(CAD and scene scripts)
———

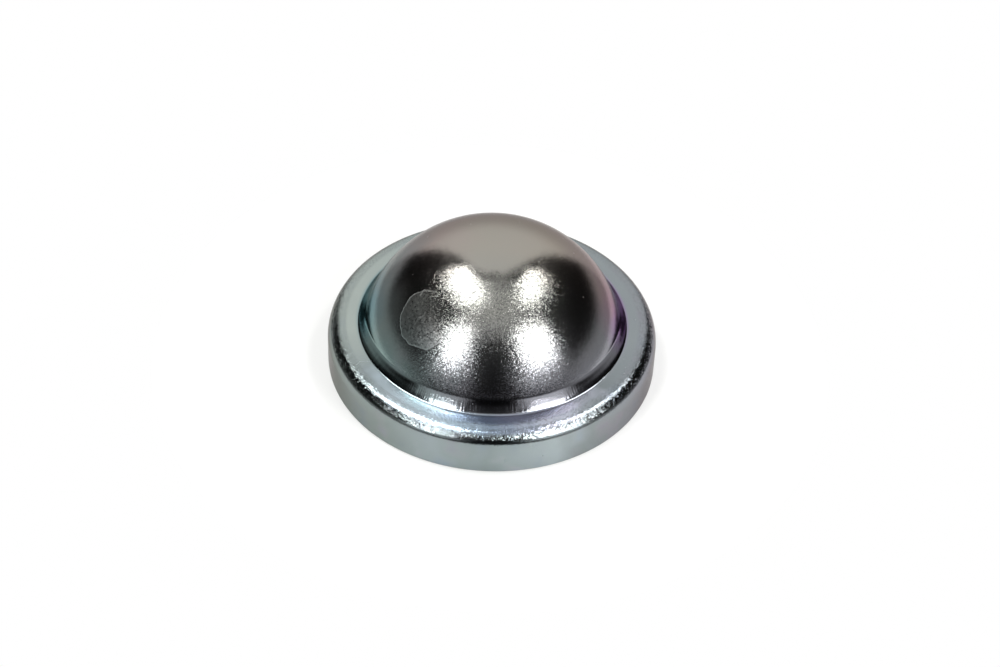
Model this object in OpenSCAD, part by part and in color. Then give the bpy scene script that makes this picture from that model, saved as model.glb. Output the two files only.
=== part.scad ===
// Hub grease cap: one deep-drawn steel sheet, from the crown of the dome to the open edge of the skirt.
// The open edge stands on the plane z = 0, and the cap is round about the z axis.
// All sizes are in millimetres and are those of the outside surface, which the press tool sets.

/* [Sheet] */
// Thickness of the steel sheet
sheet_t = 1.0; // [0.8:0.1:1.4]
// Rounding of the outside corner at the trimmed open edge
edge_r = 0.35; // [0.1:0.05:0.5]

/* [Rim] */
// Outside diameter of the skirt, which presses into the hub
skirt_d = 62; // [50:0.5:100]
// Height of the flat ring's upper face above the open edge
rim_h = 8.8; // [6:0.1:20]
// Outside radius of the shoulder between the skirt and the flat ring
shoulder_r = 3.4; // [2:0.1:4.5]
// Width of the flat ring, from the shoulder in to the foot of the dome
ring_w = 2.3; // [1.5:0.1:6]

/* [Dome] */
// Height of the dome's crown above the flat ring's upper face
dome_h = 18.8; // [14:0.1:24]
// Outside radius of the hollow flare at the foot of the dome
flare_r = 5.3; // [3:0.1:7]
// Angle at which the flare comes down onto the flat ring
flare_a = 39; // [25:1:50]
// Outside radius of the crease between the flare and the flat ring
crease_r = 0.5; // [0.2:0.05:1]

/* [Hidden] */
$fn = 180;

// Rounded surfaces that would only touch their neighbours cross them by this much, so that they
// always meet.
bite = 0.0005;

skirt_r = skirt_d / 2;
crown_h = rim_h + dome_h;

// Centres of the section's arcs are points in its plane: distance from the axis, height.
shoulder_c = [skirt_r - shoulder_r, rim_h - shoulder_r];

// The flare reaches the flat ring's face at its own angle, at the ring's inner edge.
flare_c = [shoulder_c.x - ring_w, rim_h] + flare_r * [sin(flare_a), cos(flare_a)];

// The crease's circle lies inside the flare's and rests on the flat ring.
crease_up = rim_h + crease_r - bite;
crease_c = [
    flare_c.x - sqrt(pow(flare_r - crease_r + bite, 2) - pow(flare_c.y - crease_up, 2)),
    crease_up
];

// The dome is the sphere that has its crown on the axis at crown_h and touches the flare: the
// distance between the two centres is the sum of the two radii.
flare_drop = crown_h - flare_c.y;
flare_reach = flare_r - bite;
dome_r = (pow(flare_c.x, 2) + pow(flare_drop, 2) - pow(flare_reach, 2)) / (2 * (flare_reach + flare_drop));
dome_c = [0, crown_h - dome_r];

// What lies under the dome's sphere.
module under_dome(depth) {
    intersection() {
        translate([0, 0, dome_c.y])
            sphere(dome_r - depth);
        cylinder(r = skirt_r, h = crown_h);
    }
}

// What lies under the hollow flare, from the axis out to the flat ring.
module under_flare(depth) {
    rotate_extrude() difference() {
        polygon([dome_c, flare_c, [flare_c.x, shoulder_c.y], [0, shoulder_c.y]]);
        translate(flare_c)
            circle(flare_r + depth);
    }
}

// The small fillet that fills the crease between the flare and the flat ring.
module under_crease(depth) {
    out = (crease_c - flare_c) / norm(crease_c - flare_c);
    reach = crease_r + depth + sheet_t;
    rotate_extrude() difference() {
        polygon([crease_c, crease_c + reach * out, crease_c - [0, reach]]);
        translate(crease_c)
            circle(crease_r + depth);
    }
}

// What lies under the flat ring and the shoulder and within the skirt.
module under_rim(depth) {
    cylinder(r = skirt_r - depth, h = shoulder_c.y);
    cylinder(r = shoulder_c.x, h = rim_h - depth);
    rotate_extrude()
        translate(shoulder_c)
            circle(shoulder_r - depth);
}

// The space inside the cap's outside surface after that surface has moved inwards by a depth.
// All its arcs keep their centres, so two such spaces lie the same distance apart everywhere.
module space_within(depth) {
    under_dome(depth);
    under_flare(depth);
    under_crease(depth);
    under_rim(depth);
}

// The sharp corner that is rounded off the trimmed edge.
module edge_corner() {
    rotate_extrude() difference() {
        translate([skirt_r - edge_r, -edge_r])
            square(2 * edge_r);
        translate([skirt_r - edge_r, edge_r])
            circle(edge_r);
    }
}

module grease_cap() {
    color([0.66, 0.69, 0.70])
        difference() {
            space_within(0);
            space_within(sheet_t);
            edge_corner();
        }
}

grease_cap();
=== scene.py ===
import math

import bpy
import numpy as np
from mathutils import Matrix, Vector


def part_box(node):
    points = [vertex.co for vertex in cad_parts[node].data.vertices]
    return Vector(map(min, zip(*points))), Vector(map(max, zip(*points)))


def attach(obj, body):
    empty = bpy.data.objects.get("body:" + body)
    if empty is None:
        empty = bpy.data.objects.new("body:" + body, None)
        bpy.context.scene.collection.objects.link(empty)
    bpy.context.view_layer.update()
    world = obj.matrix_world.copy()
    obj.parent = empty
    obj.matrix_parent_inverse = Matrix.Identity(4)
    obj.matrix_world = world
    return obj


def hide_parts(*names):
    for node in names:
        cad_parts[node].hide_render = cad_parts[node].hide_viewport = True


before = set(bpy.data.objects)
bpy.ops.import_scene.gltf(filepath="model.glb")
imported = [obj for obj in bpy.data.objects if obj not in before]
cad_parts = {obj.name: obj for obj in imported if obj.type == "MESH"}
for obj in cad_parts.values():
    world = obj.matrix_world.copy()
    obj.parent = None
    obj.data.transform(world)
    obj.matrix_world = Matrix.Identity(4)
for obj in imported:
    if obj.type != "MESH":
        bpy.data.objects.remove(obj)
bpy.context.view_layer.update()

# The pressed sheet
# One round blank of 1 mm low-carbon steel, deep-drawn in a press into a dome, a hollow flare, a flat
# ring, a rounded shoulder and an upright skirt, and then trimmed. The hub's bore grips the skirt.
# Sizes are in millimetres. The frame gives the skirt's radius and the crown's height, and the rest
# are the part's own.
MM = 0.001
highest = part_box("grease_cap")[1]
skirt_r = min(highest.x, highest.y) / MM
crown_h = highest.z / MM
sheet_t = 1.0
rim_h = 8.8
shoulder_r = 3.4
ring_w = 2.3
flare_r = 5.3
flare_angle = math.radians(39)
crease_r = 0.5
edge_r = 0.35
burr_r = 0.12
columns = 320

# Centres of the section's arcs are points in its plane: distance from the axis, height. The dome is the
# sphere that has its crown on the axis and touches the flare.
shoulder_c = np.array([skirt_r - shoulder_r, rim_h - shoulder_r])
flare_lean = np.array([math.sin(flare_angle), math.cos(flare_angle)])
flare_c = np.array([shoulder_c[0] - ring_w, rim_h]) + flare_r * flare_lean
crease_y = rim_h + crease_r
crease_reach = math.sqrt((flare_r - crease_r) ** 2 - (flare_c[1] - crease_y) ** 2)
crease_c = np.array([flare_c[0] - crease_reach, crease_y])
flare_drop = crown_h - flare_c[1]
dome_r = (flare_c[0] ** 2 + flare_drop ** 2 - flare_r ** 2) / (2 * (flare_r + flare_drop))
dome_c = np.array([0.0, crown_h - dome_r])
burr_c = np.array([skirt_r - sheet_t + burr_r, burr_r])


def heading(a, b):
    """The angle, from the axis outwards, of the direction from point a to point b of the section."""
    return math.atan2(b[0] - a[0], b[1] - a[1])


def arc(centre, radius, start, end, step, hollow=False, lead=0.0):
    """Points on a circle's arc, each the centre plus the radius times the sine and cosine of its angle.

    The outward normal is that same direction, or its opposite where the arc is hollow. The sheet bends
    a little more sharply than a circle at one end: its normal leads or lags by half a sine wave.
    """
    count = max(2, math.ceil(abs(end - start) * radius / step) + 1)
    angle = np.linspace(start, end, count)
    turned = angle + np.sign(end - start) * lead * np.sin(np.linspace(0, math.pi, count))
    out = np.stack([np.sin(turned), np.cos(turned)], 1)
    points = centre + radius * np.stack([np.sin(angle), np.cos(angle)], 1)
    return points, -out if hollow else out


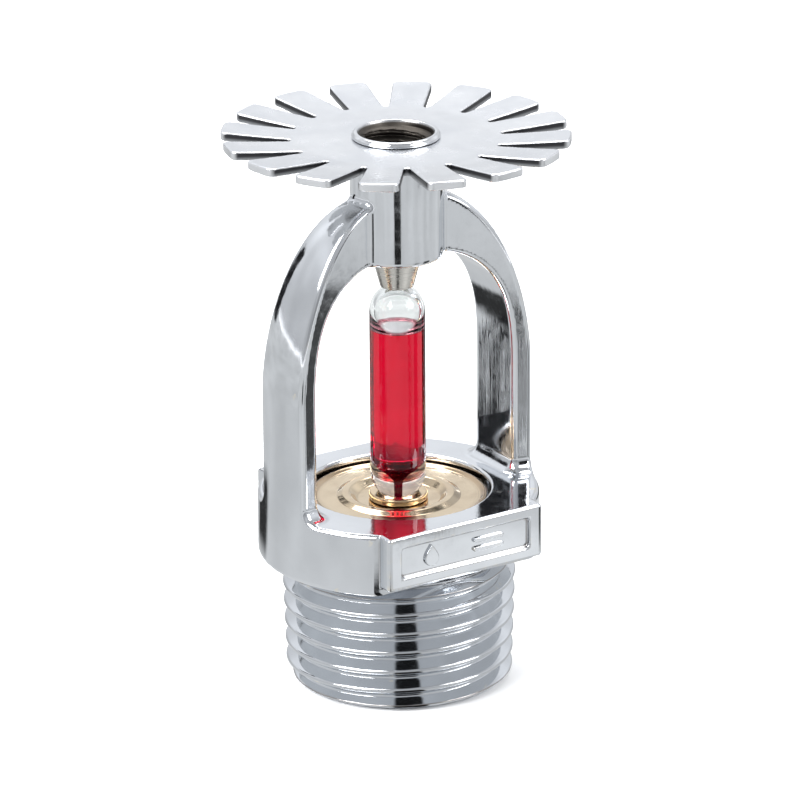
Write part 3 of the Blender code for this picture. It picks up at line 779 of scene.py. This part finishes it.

———

* **Aim of the task**
Quote the data above from the line containing "the trimmed edge." to the line containing "for node in", inclusive, and stop.

* **Solution below**
// The sharp corner that is rounded off the trimmed edge.
module edge_corner() {
    rotate_extrude() difference() {
        translate([skirt_r - edge_r, -edge_r])
            square(2 * edge_r);
        translate([skirt_r - edge_r, edge_r])
            circle(edge_r);
    }
}

module grease_cap() {
    color([0.66, 0.69, 0.70])
        difference() {
            space_within(0);
            space_within(sheet_t);
            edge_corner();
        }
}

grease_cap();
=== scene.py ===
import math

import bpy
import numpy as np
from mathutils import Matrix, Vector


def part_box(node):
    points = [vertex.co for vertex in cad_parts[node].data.vertices]
    return Vector(map(min, zip(*points))), Vector(map(max, zip(*points)))


def attach(obj, body):
    empty = bpy.data.objects.get("body:" + body)
    if empty is None:
        empty = bpy.data.objects.new("body:" + body, None)
        bpy.context.scene.collection.objects.link(empty)
    bpy.context.view_layer.update()
    world = obj.matrix_world.copy()
    obj.parent = empty
    obj.matrix_parent_inverse = Matrix.Identity(4)
    obj.matrix_world = world
    return obj


def hide_parts(*names):
    for node in names:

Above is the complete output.